I'm so sick and tired of everyone playing dumb and acting like it's fine. No, it's not fine. Its not okay that Google is serving you a phishing ad that drains your bank account. They should be held liable. Why is everyone acting like their balls have been chopped off?
Do something about it. Minimum is run an aggressive ad blocker. MINIMUM!
It can't survive as the norm. That would cause the economics of sites to collapse. We have to accept that the people clicking on the ads (and sometimes getting scammed) are funding the sites for the rest of us. Like gatcha games are F2P because of whales.
Then let them collapse. It isn't the end of the world. And then we can see what was formerly unable to grow because it was stuck under their canopy not receiving enough light.

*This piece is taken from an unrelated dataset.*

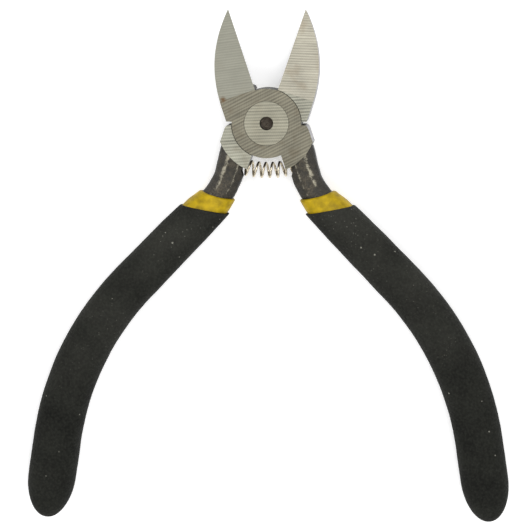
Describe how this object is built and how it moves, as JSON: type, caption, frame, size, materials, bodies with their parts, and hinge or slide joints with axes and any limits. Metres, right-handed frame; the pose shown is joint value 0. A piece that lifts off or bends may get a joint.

The fact that you don't just pay for YouTube Premium makes me think something is wrong with you. A Premium view gives much more money to the creator but I guess "just let me pay" is only relevant when you can't.
Are ad hominems back in vogue? (that is partially snide and partially serious. I feel like I've also/unconsciously been doing more of them recently.)
Regardless, your argument surrounding the insult was well worn 20 years ago. And so was the first response; why would I pay into some nebulous system where I don't know how much is really going to whom?
One of the nicer things about the hellscape that is the modern internet is the low-friction ability to pay creators directly.
...oh, I know why! Because if I pay Google, then Sundar pinky swears not to mercilessly track and monetize everything I do on youtube. \s
GP was simply mirroring the language of its parent post:
> Whenever someone just doesn't seem to care i'm concerned something is wrong with them.
Which IMO is indeed way out of line.
Speaking for myself, no, nothings “wrong” with me. I watch YouTube enough that I consider it a valuable service. So do what you may think is insane: I pay for it. And it gives me no ads.